With the initial cost as low as a minimum of  500 INR per month, periodic investment is made easier for individuals. Thus continuous profits are gained on continuous investment. This concept can be made more beneficial by linking a SIP with the ELSS Scheme. Thus along with the funds saved in ELSS, a return amount will be generated monthly after the lock-in period of 3 years. The return amount generated will be due to the SIP investment linked. Moreover, as ELSS is exempt from taxes, the returns you gain on SIP is not taxable. Thus you can save and earn simultaneously.

Tax Benefits Of ELSS

ELSS is a tax saving scheme that falls under the Section 80C of the Income Tax Act. This means that it is an investment plus savings scheme of mutual funds that qualifies for tax deductions. According to Section 80C, the tax deductions are up to 1.5 Lakhs INR. Also, the returns earned (after the lock-in period of 3 years) is completely exempt from taxes. Thus ELSS ensures returns with tax exemption.

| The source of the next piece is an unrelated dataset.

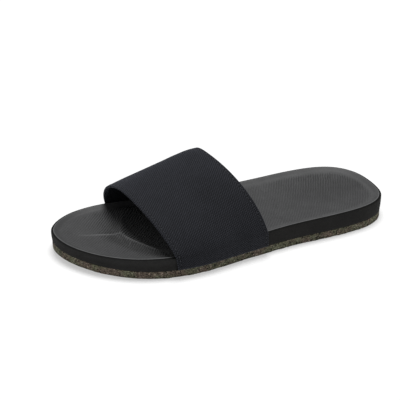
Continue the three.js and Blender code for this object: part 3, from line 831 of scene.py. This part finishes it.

Also Read: 5 Mistakes to Avoid while investing in ELSS

Is ELSS for Senior citizens?

ELSS For Senior Citizens- YES or NO?

ELSS is an investment that is not exactly centered around senior citizens. This is the reason why there is a misconception regarding its benefits for senior citizens. Another notion related to this is that ELSS returns depend on market trends. Thus it is not suitable for senior citizens to invest in it as it involves taking a lot of risks. The truth, in fact, differs. ELSS is beneficial for senior citizens in many ways only if a judicious investment is done. Let us consider the possibility that ELSS holds for a senior citizen.

ELSS for senior citizens?

The Age Factor

The age factor usually deters senior citizens from investing in an ELSS scheme. This should not be the case. Practically thinking, ELSS is more beneficial with a short lock-in period of 3 years. This means that funds can be withdrawn within a short tenure in a case of an emergency. Also after the lock-in period, the withdrawn amount is not taxable. Another aspect of ELSS is its long-term benefits. It is safe to say that on an average, senior citizens who have just attained the age of 60 have 12-15 years of time to devote to investments. In such cases, ELSS generates the best returns as it has been seen that on a long term basis ELSS reaps highly profitable gains. Thus both tax savings and high profits requirements are met, which is essential for senior citizens.

Judicious Investment in ELSS is Completely Risk-Free

It is obvious that a risk factor is involved with ELSS as the scheme depends largely on unpredictable market trends. Though in the long run, it is almost always advantageous, senior citizens might have to think twice before taking the risk. But let us consider the positive side here: ELSS generates excellent returns with tax benefits. So why not avail these benefits in parallel to taking a safe route? Thus judicious investment must be made in ELSS. Instead of complete exposure to ELSS, part of investment must be made in it. With an initial investment cost of 500 INR per month (minimum), it is an affordable option. This would ensure three things:

  • Tax savings of up to 1.5 Lakhs INR through different schemes along with ELSS.
  • Security provided by the investments other than ELSS will mitigate risks largely.
  • ELSS will generate excellent returns.

A Regular Means Of Income

ELSS is technically an excellent retirement scheme. Low investment cost per month ( INR 500 minimum), the tax benefits plus the high return rates makes it one of the best investment scheme. The judicious investment will also lower the risk that ELSS presents. Keeping all these factors in mind including the lock-in period of 3 years an individual can take any of the following routes:

  • Investing in ELSS with SIP 3 years prior to retirement: If this scheme is followed, SIP will generate monthly returns after completion of 3 years. The returns are not taxable as SIP is done under ELSS. Thus on retirement, the flow of income will not cease.
  • Investing in ELSS post-retirement as savings: This is a savings option that can be considered. If investment in made in ELSS, and withdrawal is made after 3 years an average return of approximately 22.9% will be generated (as per recent calculations). Again this serves as an income source and will be beneficial in case of an emergency.